Dengan cepat Juli meminggirkan mobilnya pada sebuah toko yang sedang tutup, wajahnya ia usap kasar seraya mengingat kejadian yang baru saja terjadi. Ia melihat adiknya yang masih diam, ia mengusap bahu adiknya, “Nggak apa-apa, maaf ya kakak nggak fokus.”
Juni hanya mengangguk dan membuka ponselnya, entah apa yang Juni lakukan, Juli sekarang hanya bisa diam memandang lurus ke depan. Ia tidak berani menjalankan mobilnya dulu sebab kepalanya masih terasa berat.
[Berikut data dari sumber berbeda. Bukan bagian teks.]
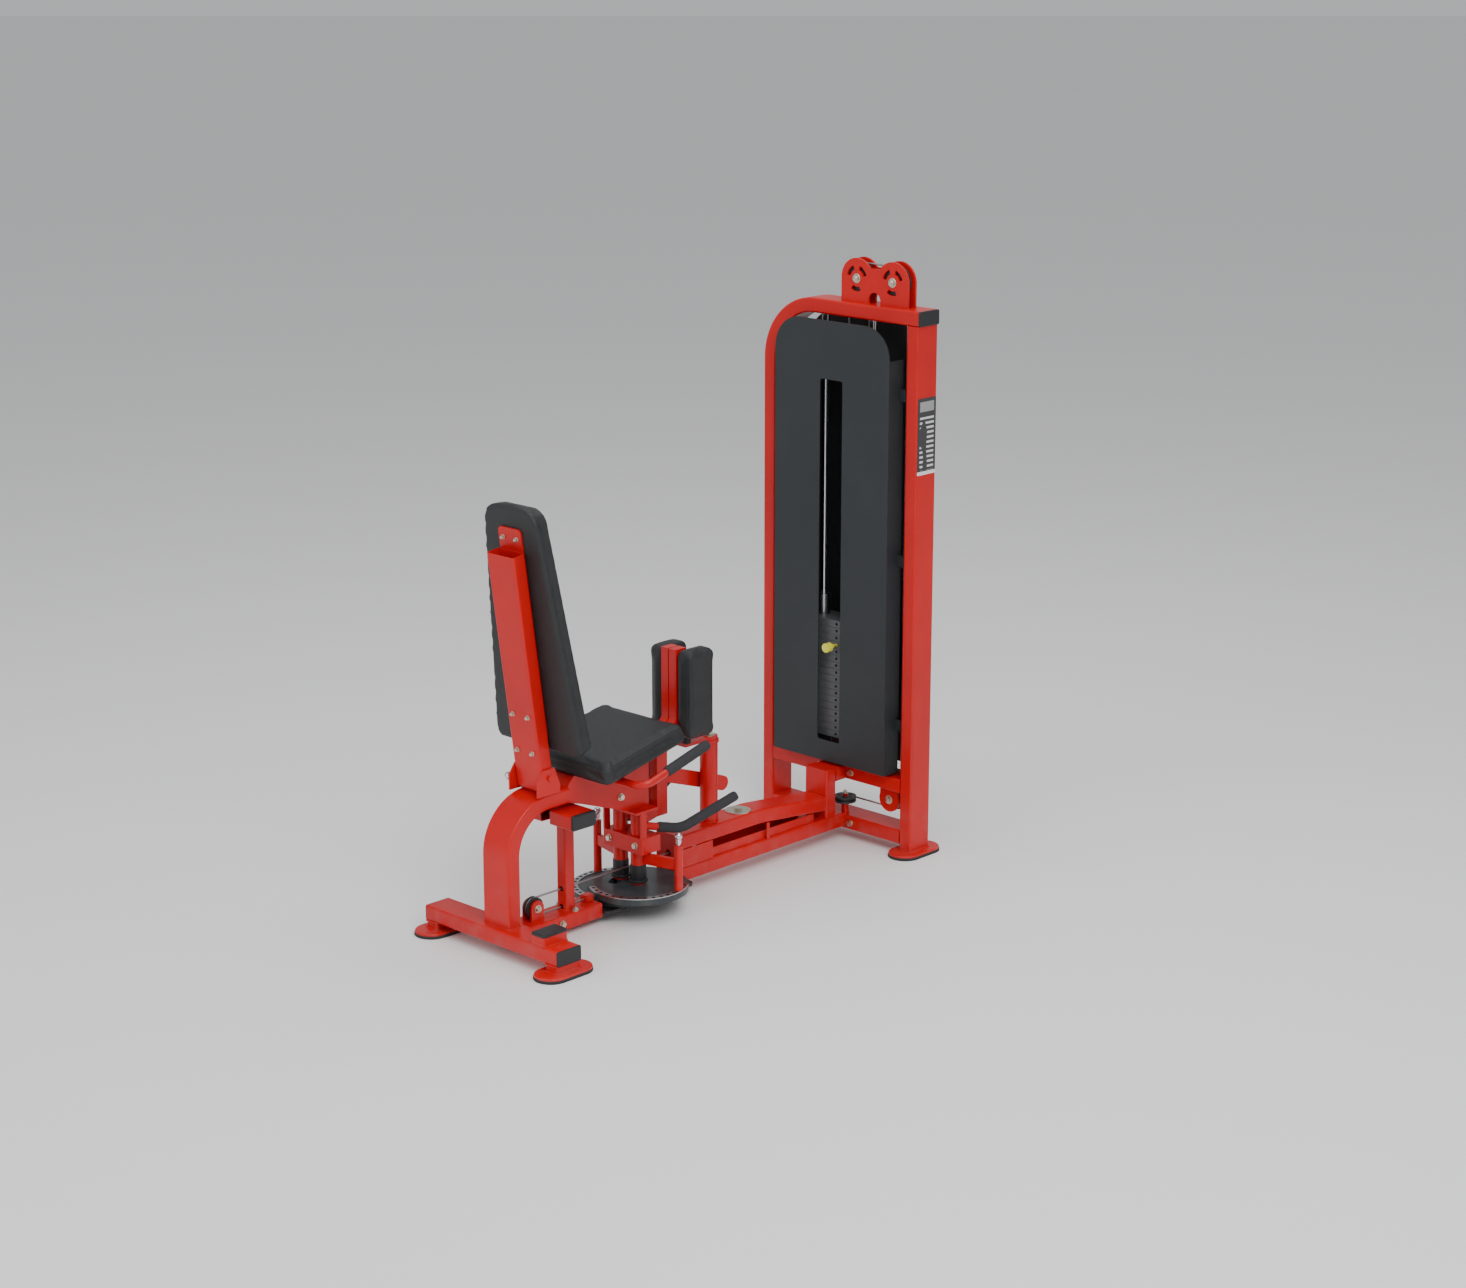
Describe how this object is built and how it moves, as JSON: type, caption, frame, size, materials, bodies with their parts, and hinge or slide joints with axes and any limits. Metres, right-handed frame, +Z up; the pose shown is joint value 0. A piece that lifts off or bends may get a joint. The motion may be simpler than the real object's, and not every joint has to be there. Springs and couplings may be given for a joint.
{
  "type": "hip abductor machine",
  "caption": "Seated hip abductor machine: red tube frame, tilted seat, reclining back, swinging thigh pads on index discs, and a shrouded cable weight stack.",
  "frame": {"origin": "On the floor, at the middle of the machine's outer box.", "axes": "+Z up. +Y is the way the seated user faces, towards the weight tower. +X is the user's right."},
  "size_m": [0.75, 1.8096, 2.012],
  "materials": {
    "red": "gloss powder coat",
    "black_paint": "satin black",
    "disc_paint": "satin dark grey",
    "shroud": "fine textured dark grey",
    "plate_iron": "painted plate",
    "guide_chrome": "polished",
    "steel": "bright zinc",
    "zinc": "pale yellow zinc",
    "chrome": "polished",
    "cable": "bare steel wire rope",
    "pulley_plastic": "moulded nylon",
    "black_plastic": "moulded",
    "yellow_knob": "bright yellow",
    "placard": "printed plain lines",
    "rubber": "moulded black",
    "foam": "closed-cell foam sleeve",
    "upholstery": "black vinyl"
  },
  "bodies": {
    "root": {"tower_bent_tube": "red", "tower_right_leg": "red", "tower_base_crossbar": "red", "tower_mid_crossbar": "red", "end_caps": "black_plastic", "top_pulley_bracket": "red", "low_pulley_brackets": "red", "guide_rods": "guide_chrome", "rubber_bumpers": "rubber", "lower_plates": "plate_iron", "front_shroud": "shroud", "rear_shroud": "shroud", "instruction_placard": "placard", "upper_rail": "red", "lower_rail": "red", "beam_end_column": "red", "beam_web_plates": "red", "rear_spine": "red", "rear_crossbar": "red", "foot_plates": "red", "foot_rubbers": "rubber", "stub_post": "red", "curved_post": "red", "seat_frame": "red", "seat_supports": "red", "pivot_block": "red", "cam_base_plate": "black_paint", "pivot_shafts": "steel", "seat_pad": "upholstery", "grip_tubes": "red", "grip_foams": "foam", "centre_post": "red", "stop_bars": "red", "main_cable": "cable", "cable_drop": "cable", "frame_fasteners": "zinc", "recline_bracket": "red"},
    "lift_stack": {"lifted_plates": "plate_iron", "selector_rod": "steel"},
    "selector_pin": {"selector_pin": "yellow_knob"},
    "backrest": {"back_upright": "red", "back_pad": "upholstery"},
    "recline_pin": {"recline_pin": "chrome"},
    "top_left_pulley": {"top_left_pulley": "pulley_plastic"},
    "top_right_pulley": {"top_right_pulley": "pulley_plastic"},
    "lower_pulley": {"lower_pulley": "pulley_plastic"},
    "turn_pulley": {"turn_pulley": "pulley_plastic"},
    "rear_pulley": {"rear_pulley": "pulley_plastic"},
    "right_cam": {"right_cam": "disc_paint", "right_index_arc": "steel"},
    "right_arm": {"right_arm": "red", "right_foot_foam": "foam", "right_thigh_pad": "upholstery"},
    "right_index_pin": {"right_index_pin": "chrome"},
    "left_cam": {"left_cam": "disc_paint", "left_index_arc": "steel"},
    "left_arm": {"left_arm": "red", "left_foot_foam": "foam", "left_thigh_pad": "upholstery"},
    "left_index_pin": {"left_index_pin": "chrome"}
  },
  "joints": [
    {"name": "stack_lift", "type": "slide", "parent": "root", "child": "lift_stack", "axis": [0, 0, 1], "range_m": [0, 0.2], "deforming": ["cable_drop"]},
    {"name": "selector_pin_pull", "type": "slide", "parent": "lift_stack", "child": "selector_pin", "axis": [0, -1, 0], "range_m": [0, 0.05]},
    {"name": "right_cam_swing", "type": "hinge", "parent": "root", "child": "right_cam", "pos_m": [0.04, -0.245, 0.081], "axis": [0, 0, -1], "range_deg": [0, 35]},
    {"name": "left_cam_swing", "type": "hinge", "parent": "root", "child": "left_cam", "pos_m": [-0.04, -0.245, 0.056], "axis": [0, 0, 1], "range_deg": [0, 35]},
    {"name": "right_start_adjust", "type": "hinge", "parent": "right_cam", "child": "right_arm", "pos_m": [0.04, -0.245, 0.2], "axis": [0, 0, -1], "range_deg": [0, 10]},
    {"name": "left_start_adjust", "type": "hinge", "parent": "left_cam", "child": "left_arm", "pos_m": [-0.04, -0.245, 0.2], "axis": [0, 0, 1], "range_deg": [0, 10]},
    {"name": "right_index_pin_pull", "type": "slide", "parent": "right_arm", "child": "right_index_pin", "axis": [0, 0, -1], "range_m": [0, 0.008]},
    {"name": "left_index_pin_pull", "type": "slide", "parent": "left_arm", "child": "left_index_pin", "axis": [0, 0, -1], "range_m": [0, 0.008]},
    {"name": "back_recline", "type": "hinge", "parent": "root", "child": "backrest", "pos_m": [0, -0.652, 0.545], "axis": [1, 0, 0], "range_deg": [0, 20]},
    {"name": "recline_pin_pull", "type": "slide", "parent": "backrest", "child": "recline_pin", "axis": [-1, 0, 0], "range_m": [0, 0.02], "stiffness_N_per_m": 900, "springref_m": -0.004},
    {"name": "top_left_pulley_spin", "type": "hinge", "parent": "root", "child": "top_left_pulley", "pos_m": [0.05, 0.8, 1.945], "axis": [0, 1, 0], "range_deg": [0, 230.18]},
    {"name": "top_right_pulley_spin", "type": "hinge", "parent": "root", "child": "top_right_pulley", "pos_m": [0.206, 0.8, 1.945], "axis": [0, 1, 0], "range_deg": [0, 230.18]},
    {"name": "lower_pulley_spin", "type": "hinge", "parent": "root", "child": "lower_pulley", "pos_m": [0.222, 0.8, 0.174], "axis": [0, 1, 0], "range_deg": [0, 338.03]},
    {"name": "turn_pulley_spin", "type": "hinge", "parent": "root", "child": "turn_pulley", "pos_m": [0.034, 0.766, 0.14], "axis": [0, 0, -1], "range_deg": [0, 338.03]},
    {"name": "rear_pulley_spin", "type": "hinge", "parent": "root", "child": "rear_pulley", "pos_m": [0, -0.668, 0.11], "axis": [1, 0, 0], "range_deg": [0, 382.97]}
  ],
  "couplings": [
    {"joint": "right_cam_swing", "follows": "stack_lift", "rad_per_m": 3.0543},
    {"joint": "left_cam_swing", "follows": "stack_lift", "rad_per_m": 3.0543},
    {"joint": "top_left_pulley_spin", "follows": "stack_lift", "rad_per_m": 20},
    {"joint": "top_right_pulley_spin", "follows": "stack_lift", "rad_per_m": 20},
    {"joint": "lower_pulley_spin", "follows": "stack_lift", "rad_per_m": 29.412},
    {"joint": "turn_pulley_spin", "follows": "stack_lift", "rad_per_m": 29.412},
    {"joint": "rear_pulley_spin", "follows": "stack_lift", "rad_per_m": 33.333}
  ]
}
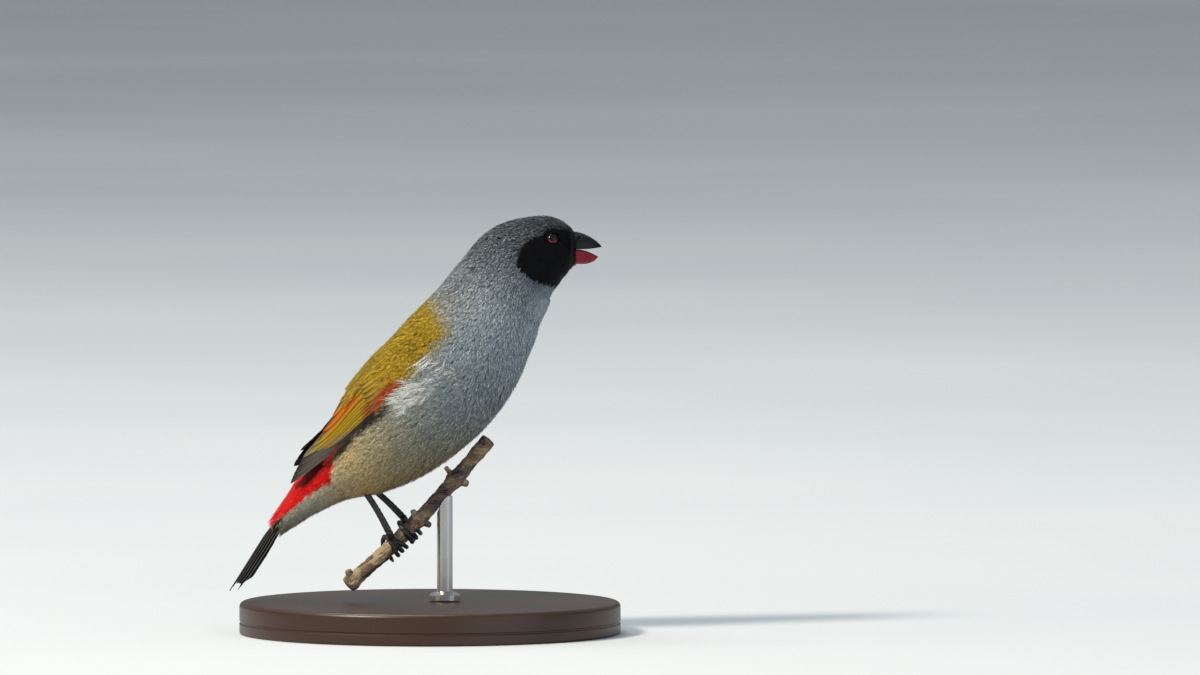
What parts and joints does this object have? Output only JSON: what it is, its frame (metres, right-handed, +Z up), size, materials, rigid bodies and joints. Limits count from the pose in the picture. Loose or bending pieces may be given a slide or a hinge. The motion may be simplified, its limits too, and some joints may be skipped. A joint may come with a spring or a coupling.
{
  "type": "swee waxbill",
  "caption": "Life-size still model of a small waxbill clasping a slanting cut stem, head and bill up, tail hanging, held over a flat round base by one upright rod.",
  "frame": {"origin": "centre of the display base's flat underside", "axes": "+Z up from the underside; the bird faces +X, with its tail towards -X and its right side towards -Y"},
  "size_m": [0.0739, 0.072, 0.079],
  "materials": {
    "crown_plumage": "fine short feathers",
    "neck_plumage": "fine soft feathers",
    "belly_plumage": "loose soft feathers",
    "rump_plumage": "fine soft feathers",
    "wing_plumage": "smooth firm feathers",
    "tail_plumage": "smooth firm feathers",
    "bill_black": "smooth horn",
    "bill_red": "smooth horn",
    "eye": "wet and clear",
    "leg_skin": "scaly horn skin",
    "bark": "weathered bark",
    "base_wood": "oiled hardwood",
    "rod_steel": "brushed"
  },
  "bodies": {
    "root": {"head": "crown_plumage", "neck": "neck_plumage", "torso": "belly_plumage", "rump": "rump_plumage", "wing_right": "wing_plumage", "wing_left": "wing_plumage", "tail": "tail_plumage", "bill_upper": "bill_black", "bill_lower": "bill_red", "eye_right": "eye", "eye_left": "eye", "tarsus_right": "leg_skin", "tarsus_left": "leg_skin", "foot_right": "leg_skin", "foot_left": "leg_skin", "perch": "bark", "stand_base": "base_wood", "stand_rod": "rod_steel"}
  },
  "joints": []
}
Tidak lama secarik kertas terletak di pahanya.
Aku udah panggil Kak Aruna, nanti kak aruna kesini
Hampir lima belas menit berlalu dan Juli masih setia memejamkan matanya, menahan pusing yang menderanya. Tidak lama kemudian terdengar ketukan dari kaca jendela yang membuatnya mau tidak mau membuka mata. Sudah ada perempuan cantik dengan raut wajah khawatir di luar, membuatnya segera membuka pintu mobil.
“Kenapa?” satu pertanyaan muncul tepat setelah Juli membuka pintu, ia hanya menggeleng, “Nggak tahu, tiba-tiba pusing.”
“Yaudah, biar saya yang bawa aja, kamu di duduk di belakang aja,” titah Aruna yang langsung disetujui oleh Juli, “Makasih.”
Mereka tetap datang ke rumah sakit, sebab Juli sudah mengatur ulang janjinya dengan sang dokter, tidak enak bila membatalkannya. Aruna menawarkan diri untuk menemani Juni terapi sedangkan Juli diminta oleh kedua perempuan itu untuk menunggu saja diruang tunggu, ia tidak bisa menolak karena permintaan dari keduanya seperti perintah yang harus dituruti.